■ **Dataset content**:
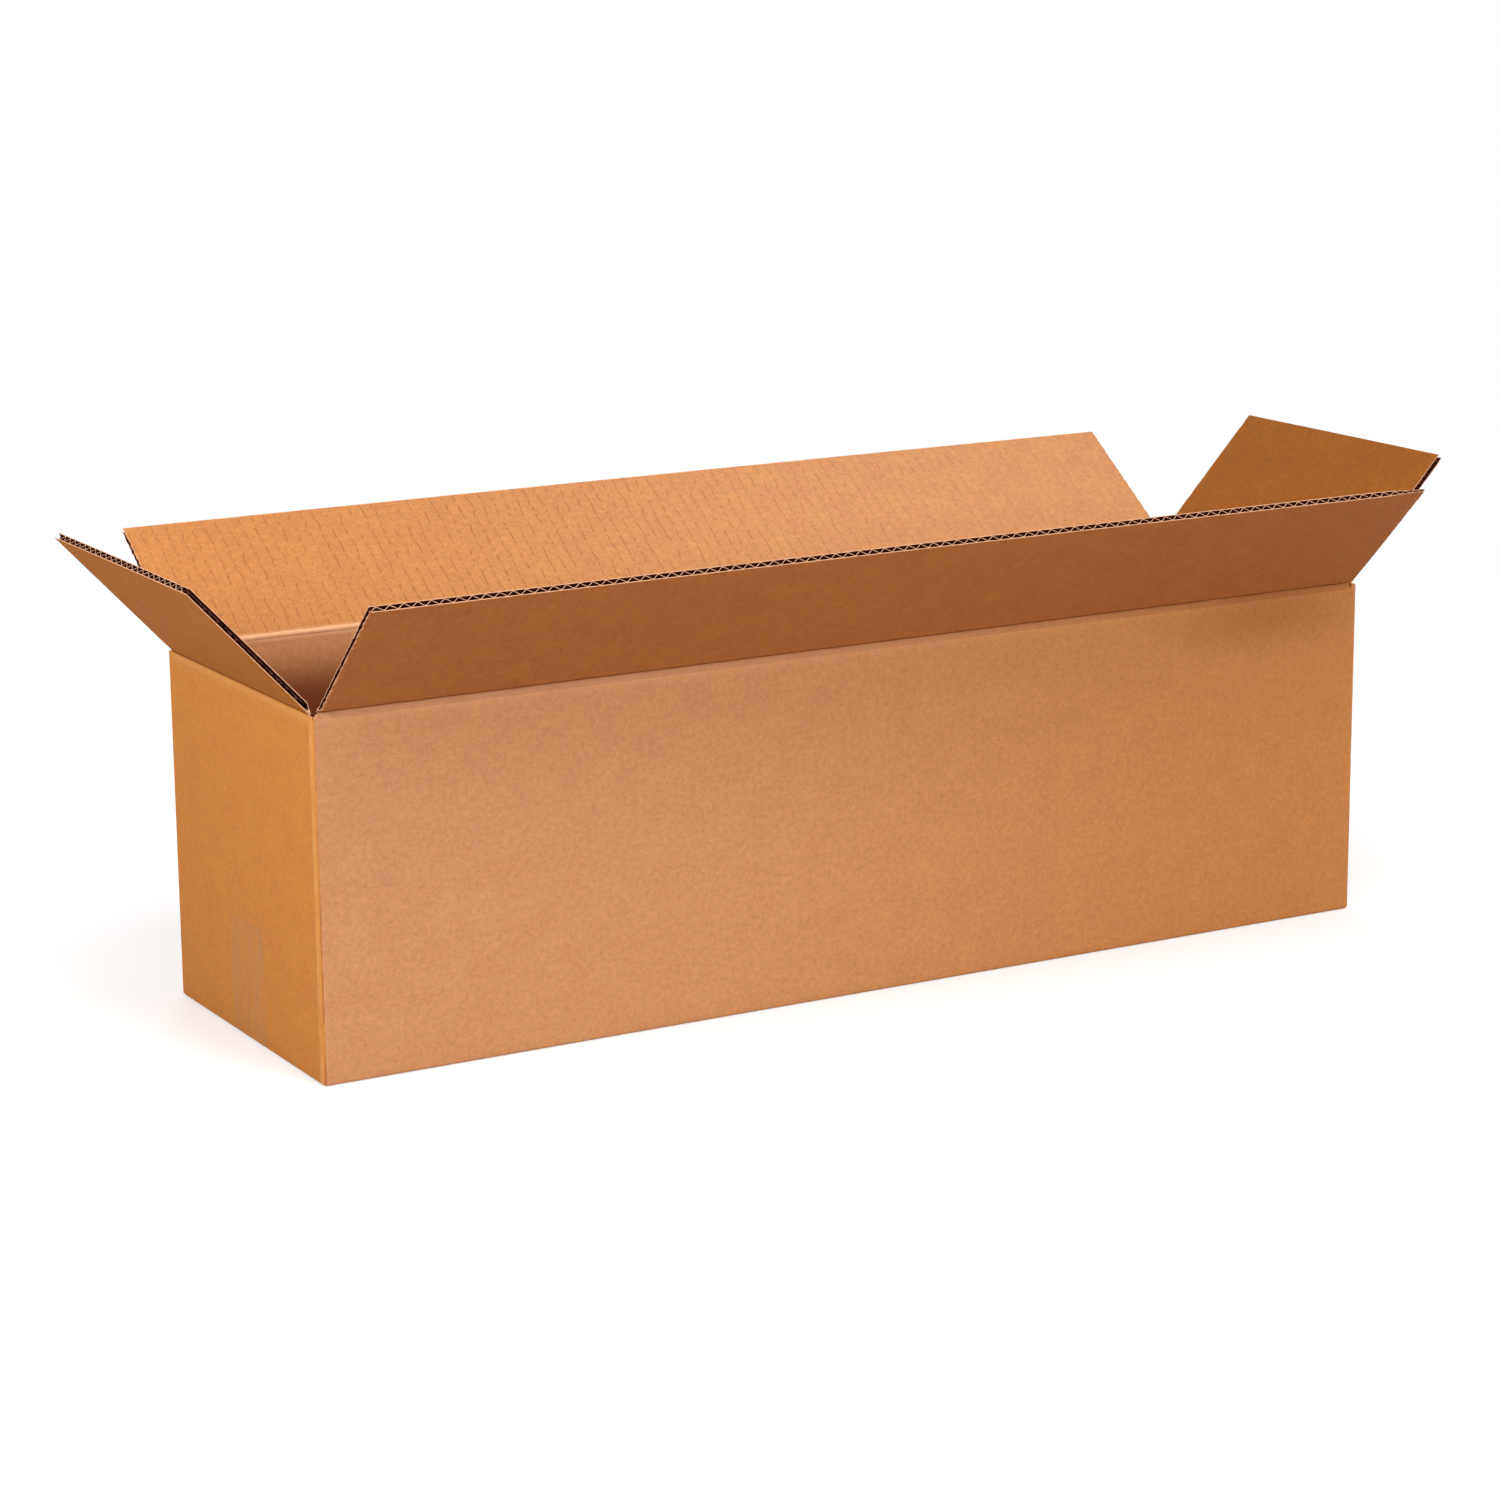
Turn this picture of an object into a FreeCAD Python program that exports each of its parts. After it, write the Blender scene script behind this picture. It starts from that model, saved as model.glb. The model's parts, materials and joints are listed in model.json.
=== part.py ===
import FreeCAD, Part
import math
import os
from FreeCAD import Vector

# An open carton of the slotted kind, folded from one sheet of single-wall corrugated board.
# Millimetres. The origin is the middle of the underside, X runs along the length, Y across
# the width from front to back, and Z up. The floor flaps are shut and taped along their
# seam, and the four top flaps stand open.

# Sizes of the standing carton
outer_length = 719.0
outer_width = 211.0
crease_height = 214.5       # floor to the middle of the top creases
fold_radius = 2.0           # outside of the vertical folds and the bottom edges
bead_radius = 1.5           # crushed liner inside each vertical fold

# Corrugated board
board = 4.0
liner = 0.45                # the flat sheets outside and inside
medium = 0.4                # the wavy sheet between them
flute_pitch = 8.12
flute_end = 1.5             # crushed flute beyond a scored band

# Top creases: the board is crushed to a thin web, on its outer side along the long walls and
# on its inner side along the end walls, so that the long flaps close over the end flaps
score_web = 0.9
score_reach = 4.6
crease_clearance = 0.3

# Cuts of the sheet
slot_width = 5.4            # between neighbouring flaps, centred on the fold
seam_gap = 1.0              # where the long flaps meet
nick_depth = 3.3            # short tear below the slots at the corners
nick_width = 1.0

# Floor: long flaps below, end flaps lying on them
floor_lift = 0.2

# Glued joint: a tab of the back wall lies inside the left end wall
tab_width = 32.0
tab_margin = 6.0
tab_bevel = 9.0
joint_gap = 1.0             # from the cut edge of the end wall to the outer face behind it
joint_channel = 2.0         # depth of the open flute along that cut edge

# Clear tape along the floor seam and up both ends
tape_width = 48.0
tape_thickness = 0.1
tape_rise = 72.0

# Flap angles in degrees from upright, outwards
front_angle = 46.0
back_angle = 55.0
left_angle = 43.0
right_angle = 43.5

# Sizes that follow from the above
half_length = outer_length / 2
half_width = outer_width / 2
web_half = score_web / 2
flap_inset = (board + slot_width) / 2
flap_length = half_width - (board - web_half) - seam_gap / 2
long_flap_width = outer_length - 2 * flap_inset
end_flap_width = outer_width - 2 * flap_inset
crease_step = (score_web + crease_clearance) / 2
long_crease = crease_height + crease_step
end_crease = crease_height - crease_step
tip_drop = web_half + crease_clearance
long_wall_top = long_crease - tip_drop
end_wall_top = end_crease - tip_drop
spare = 1.0                 # how far a cutting shape runs past the face that it cuts

UP = Vector(0, 0, 1)


def solid_from(points, run):
    """A closed outline of points, swept along the vector run."""
    wire = Part.makePolygon(points + [points[0]])
    return Part.Face(wire).extrude(run)


def block(low, high):
    """A box from its lowest to its highest corner."""
    size = Vector(*high) - Vector(*low)
    return Part.makeBox(size.x, size.y, size.z, Vector(*low))


class Hinge:
    """The crease between one wall and its flap, and the directions at it."""

    def __init__(self, outward, half_extent, height, width, crushed_outside, angle):
        self.outward = outward
        self.along = UP.cross(outward)
        self.width = width
        self.angle = angle
        self.crushed = outward if crushed_outside else -outward
        from_outer_face = board - web_half if crushed_outside else web_half
        self.pivot = outward * (half_extent - from_outer_face) + UP * height

    def point(self, up, across, along=0.0):
        """up from the pivot, across the board towards its crushed side, along the crease."""
        return self.pivot + UP * up + self.crushed * across + self.along * along

    def opened(self, shape):
        """The shape turned outwards from upright to the flap's angle."""
        shape.rotate(self.pivot, self.along, self.angle)
        return shape


def web_end(hinge, height, start, side):
    """The round end of the crushed web: its arc, from start to the other face."""
    middle = hinge.point(height + side * web_half, 0, start)
    first = hinge.point(height, web_half, start)
    last = hinge.point(height, -web_half, start)
    return Part.Arc(first, middle, last).toShape()


def flap_blank(hinge):
    """A flap standing upright, without its flutes: full board that thins to the crease."""
    start = -hinge.width / 2
    thick = board - web_half
    root = web_end(hinge, 0, start, -1)
    path = [(0, -web_half), (flap_length, -web_half), (flap_length, thick), (score_reach, thick), (0, web_half)]
    edges = Part.makePolygon([hinge.point(up, across, start) for up, across in path]).Edges
    return Part.Face(Part.Wire(edges + [root])).extrude(hinge.along * hinge.width)


def flute_cells(origin, along, across, inward, width, depth):
    """The air in the flutes of a cut edge, as prisms that run in from it.

    origin is the middle of the edge on one face of the board, and across points through
    the board to its other face."""
    low = liner
    high = board - liner
    wall = medium / 2
    cells = []
    for number in range(-math.ceil(width / flute_pitch), math.ceil(width / flute_pitch) + 1):
        centre = number * flute_pitch / 2
        base, apex = (low, high - medium) if number % 2 else (high, low + medium)
        half = flute_pitch / 2 - wall
        outline = [(centre - half, base), (centre + half, base), (centre, apex)]
        if abs(centre) < width / 2 + half:
            corners = [origin - inward * spare + along * a + across * b for a, b in outline]
            cells.append(solid_from(corners, inward * (depth + spare)))
    return Part.makeCompound(cells)


def top_flap(hinge):
    """A whole flap at its rest angle, with the flutes open along its cut edge."""
    edge = hinge.point(flap_length, -web_half)
    depth = flap_length - score_reach - flute_end
    cells = flute_cells(edge, hinge.along, hinge.crushed, -UP, hinge.width, depth)
    return hinge.opened(flap_blank(hinge).cut(cells))


def crease_groove(hinge):
    """What the score takes away from the top of a wall, a little wider than the flap."""
    start = -hinge.width / 2 - crease_clearance
    tip = -score_web - crease_clearance
    thick = board - web_half
    round_top = web_end(hinge, tip, start, 1)
    path = [(tip, -web_half), (tip, -web_half - spare), (spare, -web_half - spare),
            (spare, thick + spare), (-score_reach, thick + spare), (-score_reach, thick), (tip, web_half)]
    edges = Part.makePolygon([hinge.point(up, across, start) for up, across in path]).Edges
    return Part.Face(Part.Wire(edges + [round_top])).extrude(hinge.along * -2 * start)


def tray():
    """The four walls and the long floor flaps, square and closed."""
    outer = block((-half_length, -half_width, 0), (half_length, half_width, long_wall_top))
    folds = []
    for edge in outer.Edges:
        middle = edge.BoundBox.Center
        is_vertical = edge.BoundBox.ZLength > board
        is_glued_corner = is_vertical and middle.x < 0 and middle.y > 0
        is_bottom = edge.BoundBox.ZMax < board
        if is_bottom or (is_vertical and not is_glued_corner):
            folds.append(edge)
    outer = outer.makeFillet(fold_radius, folds)
    reach_x = half_length - board
    reach_y = half_width - board
    inner = block((-reach_x, -reach_y, board), (reach_x, reach_y, long_wall_top + spare))
    upright = [edge for edge in inner.Edges if edge.BoundBox.ZLength > board]
    return outer.cut(inner.makeFillet(bead_radius, upright))


def floor_cuts():
    """The seam between the long floor flaps, and the slots at their ends."""
    end = half_length - board
    inside = half_width - board
    cuts = [block((-end, -seam_gap / 2, -spare), (end, seam_gap / 2, board))]
    for side in (-1, 1):
        near, far = sorted((side * (half_length - flap_inset), side * end))
        cuts.append(block((near, -inside, -spare), (far, inside, board)))
    return cuts


def end_floor_flap(side):
    """A floor flap of an end wall, lying on the long ones, with its cut edge open."""
    bottom = board + floor_lift
    tip = half_length - web_half - flap_length
    near, far = sorted((side * tip, side * (half_length - board)))
    half = end_flap_width / 2
    flap = block((near, -half, bottom), (far, half, bottom + board))
    depth = flap_length - board - flute_end
    origin = Vector(side * tip, 0, bottom)
    return flap.cut(flute_cells(origin, Vector(0, 1, 0), UP, Vector(side, 0, 0), end_flap_width, depth))


def wall_end_trim(side):
    """Brings an end wall down to its own crease, between the long walls."""
    near, far = sorted((side * (half_length - board - bead_radius), side * (half_length + spare)))
    inside = half_width - board
    return block((near, -inside, end_wall_top), (far, inside, long_wall_top + spare))


def corner_nicks():
    """The short tears below the slots, cut on the diagonal of each folded corner."""
    nicks = []
    reach = board + spare
    for x, y in ((-1, -1), (1, -1), (1, 1)):
        nick = block((-reach, -nick_width / 2, crease_height - nick_depth), (reach, nick_width / 2, long_wall_top + spare))
        nick.rotate(Vector(0, 0, 0), UP, math.degrees(math.atan2(y, x)))
        nick.translate(Vector(x * (half_length - board / 2), y * (half_width - board / 2), 0))
        nicks.append(nick)
    return nicks


def glue_tab():
    """The tab of the back wall, flat against the inside of the left end wall."""
    face = -half_length + board
    back = half_width - board
    low = 2 * board + floor_lift + tab_margin
    high = end_wall_top - score_reach - tab_margin
    outline = [(back, low), (back - tab_width, low + tab_bevel), (back - tab_width, high - tab_bevel), (back, high)]
    return solid_from([Vector(face, y, z) for y, z in outline], Vector(board, 0, 0))


def joint_cuts():
    """The cut edge of the left end wall at the glued corner, and the fold beside it."""
    left = -half_length
    fold = left + board
    top = long_wall_top + spare
    edge = half_width - joint_gap
    gap = block((left - spare, edge, -spare), (fold, half_width + spare, top))
    flute = block((left + liner, edge - joint_channel, fold_radius), (fold - liner, edge + spare, top))
    square = block((fold - spare, half_width - fold_radius, -spare), (fold + fold_radius, half_width + spare, top))
    round_fold = Part.makeCylinder(fold_radius, top + 2 * spare,
                                   Vector(fold + fold_radius, half_width - fold_radius, -spare))
    inner_edge = block((fold - spare, half_width - fold_radius, -spare), (fold, edge, top))
    return [gap, flute, square.cut(round_fold).cut(inner_edge)]


def tape_strip():
    """One strip of tape: flush along the floor seam, then up over both end walls."""
    bend = Vector(half_length - fold_radius, 0, fold_radius + tape_thickness)

    def outline(sign, radius):
        """The line of one face of the strip, from the right end round to the left one."""
        slant = radius * math.sqrt(0.5)
        top = Vector(bend.x + radius, 0, tape_rise)
        side = Vector(bend.x + radius, 0, bend.z)
        middle = Vector(bend.x + slant, 0, bend.z - slant)
        under = Vector(bend.x, 0, bend.z - radius)
        mirrored = [Vector(sign * p.x, 0, p.z) for p in (top, side, middle, under)]
        line = Part.makeLine(mirrored[0], mirrored[1])
        return line, Part.Arc(mirrored[1], mirrored[2], mirrored[3]).toShape(), mirrored

    inner_radius = fold_radius
    outer_radius = fold_radius + tape_thickness
    edges = []
    ends = {}
    for radius in (inner_radius, outer_radius):
        for sign in (-1, 1):
            line, arc, points = outline(sign, radius)
            edges += [line, arc]
            ends[radius, sign] = points
        edges.append(Part.makeLine(ends[radius, -1][3], ends[radius, 1][3]))
    for sign in (-1, 1):
        edges.append(Part.makeLine(ends[inner_radius, sign][0], ends[outer_radius, sign][0]))
    face = Part.Face(Part.Wire(Part.__sortEdges__(edges)))
    face.translate(Vector(0, -tape_width / 2, 0))
    return face.extrude(Vector(0, tape_width, 0))


hinges = {
    "front_flap": Hinge(Vector(0, -1, 0), half_width, long_crease, long_flap_width, True, front_angle),
    "back_flap": Hinge(Vector(0, 1, 0), half_width, long_crease, long_flap_width, True, back_angle),
    "left_flap": Hinge(Vector(-1, 0, 0), half_length, end_crease, end_flap_width, False, left_angle),
    "right_flap": Hinge(Vector(1, 0, 0), half_length, end_crease, end_flap_width, False, right_angle),
}

tape = tape_strip()

body = tray().fuse([glue_tab()] + [end_floor_flap(side) for side in (-1, 1)])
body = body.cut(floor_cuts() + [wall_end_trim(side) for side in (-1, 1)])
body = body.cut([crease_groove(hinge) for hinge in hinges.values()])
body = body.cut(corner_nicks() + joint_cuts())
body = body.cut(tape)

nodes = {"box_body": body, "seam_tape": tape}
for name, hinge in hinges.items():
    nodes[name] = top_flap(hinge)

os.makedirs("parts", exist_ok=True)
for name, shape in nodes.items():
    solids = shape.Solids
    whole = solids[0] if len(solids) == 1 else Part.makeCompound(solids)
    whole.exportStep(os.path.join("parts", name + ".step"))
    box = whole.BoundBox
    print(f"{name:11s} solids {len(solids)}  valid {whole.isValid()}  volume {whole.Volume / 1000:8.1f} cm3"
          f"  x {box.XMin:7.1f} {box.XMax:6.1f}  y {box.YMin:7.1f} {box.YMax:6.1f}  z {box.ZMin:6.2f} {box.ZMax:6.1f}")
for name, hinge in hinges.items():
    print(f"{name:11s} pivot {hinge.pivot.x:8.2f} {hinge.pivot.y:8.2f} {hinge.pivot.z:7.2f}"
          f"  along {hinge.along.x:4.0f} {hinge.along.y:4.0f}  angle {hinge.angle}")
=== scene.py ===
# %% [markdown]
# # An open cardboard box
#
# The object is a long shipping box, folded from one sheet of corrugated board. Its floor is
# taped shut and its four top flaps stand open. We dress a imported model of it: the frame gives
# every size and every crease, and this lesson makes the paper.
#
# A box looks simple, and that is the trap. Four plain slabs would read as wood or plastic.
# What says "corrugated board" is the cut edge, where a wavy sheet runs between two flat ones,
# and the crushed band at each fold. So those are modelled, and the rest is left to the grain
# of the paper.

# %% Load the frame
import json
import math
import bmesh
import bpy
import numpy as np
from mathutils import Matrix, Vector, noise


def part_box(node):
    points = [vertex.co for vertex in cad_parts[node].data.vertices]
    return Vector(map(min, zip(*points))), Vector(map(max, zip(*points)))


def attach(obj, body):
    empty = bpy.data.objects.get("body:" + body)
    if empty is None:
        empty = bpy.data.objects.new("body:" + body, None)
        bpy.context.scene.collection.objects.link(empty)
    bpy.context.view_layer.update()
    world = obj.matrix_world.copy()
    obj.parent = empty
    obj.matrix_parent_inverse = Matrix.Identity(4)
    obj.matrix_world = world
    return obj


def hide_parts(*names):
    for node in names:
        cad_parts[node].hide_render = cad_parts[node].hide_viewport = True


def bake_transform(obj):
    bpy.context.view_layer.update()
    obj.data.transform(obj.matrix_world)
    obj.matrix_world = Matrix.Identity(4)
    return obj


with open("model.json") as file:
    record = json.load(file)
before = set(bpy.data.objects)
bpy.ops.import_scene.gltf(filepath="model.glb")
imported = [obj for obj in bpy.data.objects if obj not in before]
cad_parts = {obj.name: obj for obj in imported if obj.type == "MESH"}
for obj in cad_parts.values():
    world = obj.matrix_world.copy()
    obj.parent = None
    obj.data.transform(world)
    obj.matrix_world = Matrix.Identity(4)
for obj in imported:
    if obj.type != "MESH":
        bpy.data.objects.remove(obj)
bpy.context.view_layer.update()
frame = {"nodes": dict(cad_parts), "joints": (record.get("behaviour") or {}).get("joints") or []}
MM = 0.001
UP = Vector((0, 0, 1))

# %% [markdown]
# ## The sheet's own sizes
#
# Corrugated board is three papers thick: an outer liner, an inner liner and a wavy medium
# between them. At a crease the three are crushed to a thin web. The frame knows where the
# walls and the creases are, so only the paper's own sizes are written here.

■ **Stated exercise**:
Print, unaltered, every line from the beginning of the material down to the line with "from FreeCAD import Vector".

■ **Task output**:
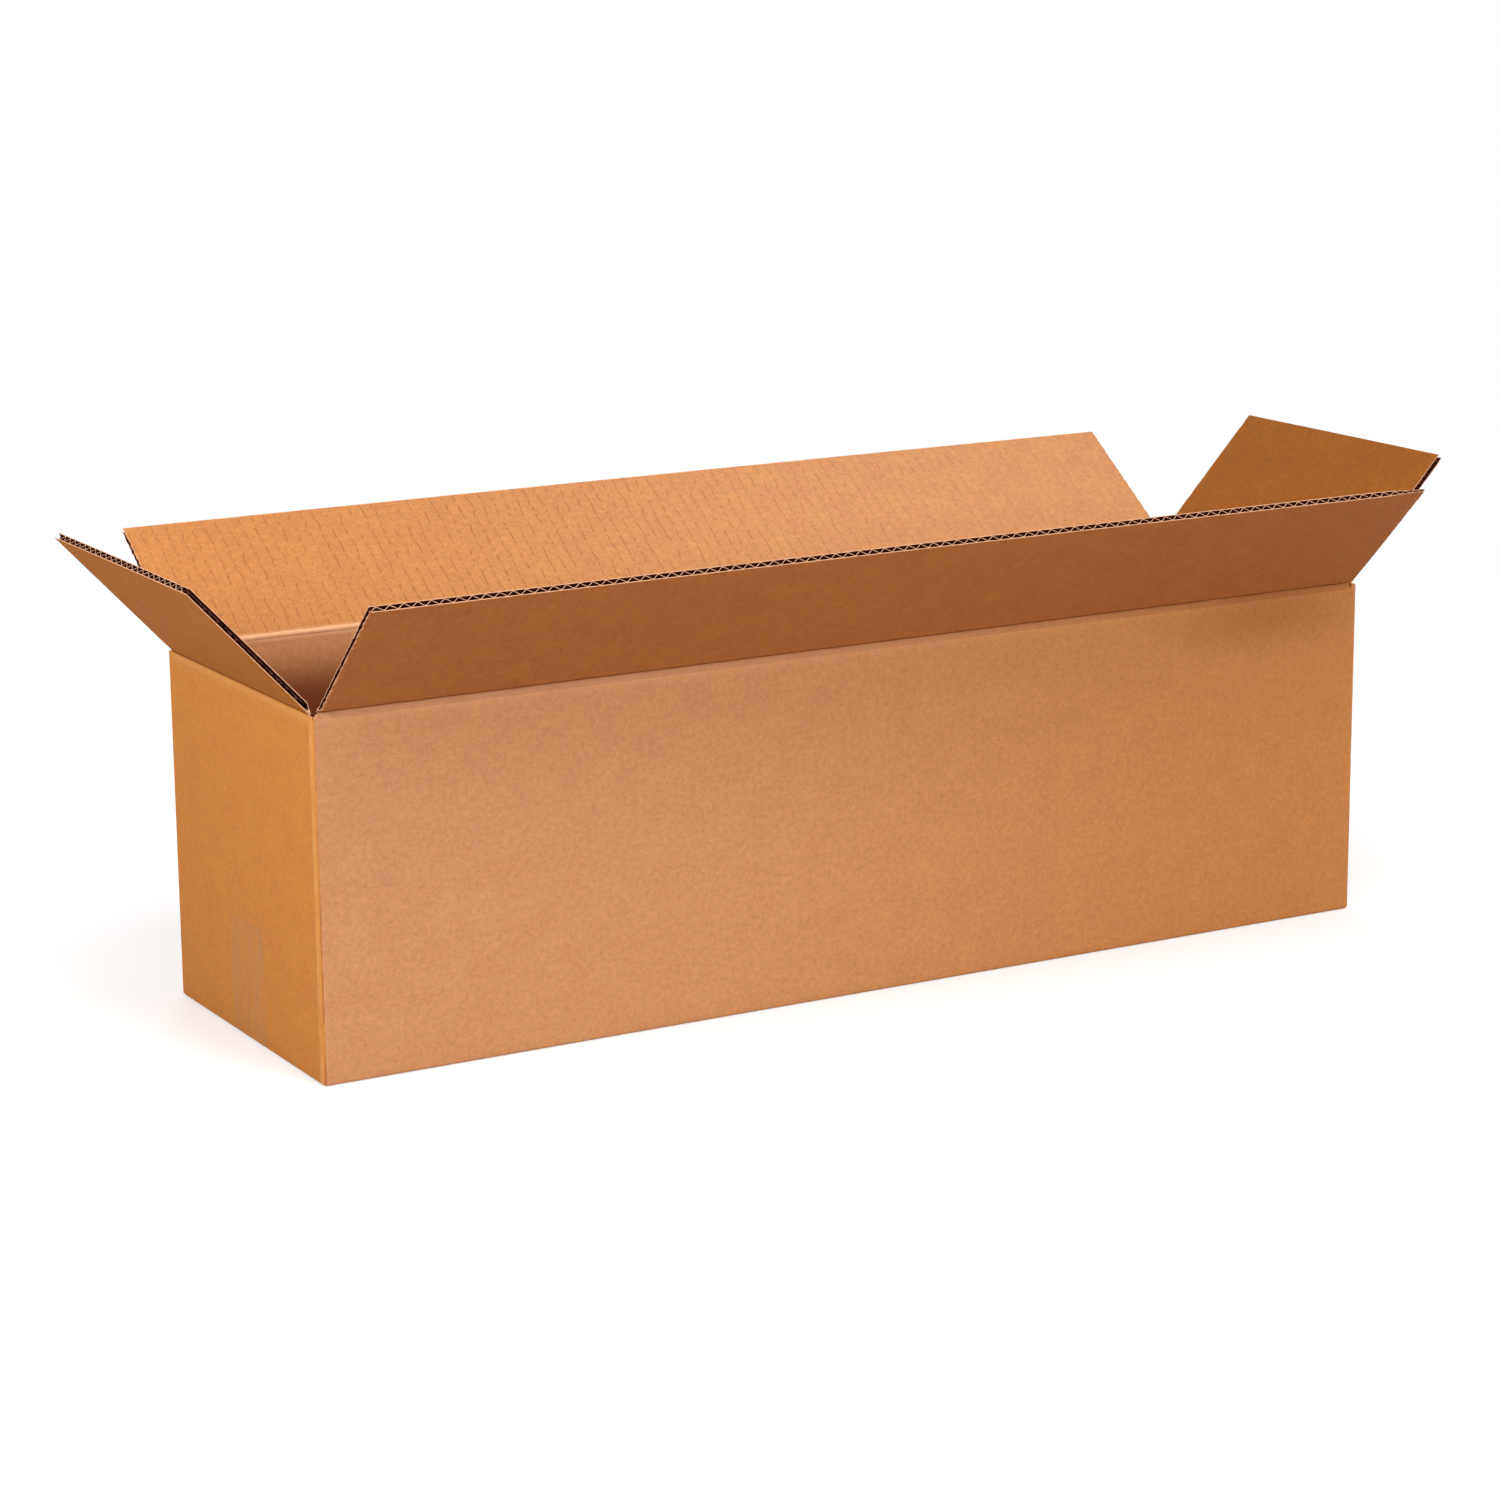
Turn this picture of an object into a FreeCAD Python program that exports each of its parts. After it, write the Blender scene script behind this picture. It starts from that model, saved as model.glb. The model's parts, materials and joints are listed in model.json.
=== part.py ===
import FreeCAD, Part
import math
import os
from FreeCAD import Vector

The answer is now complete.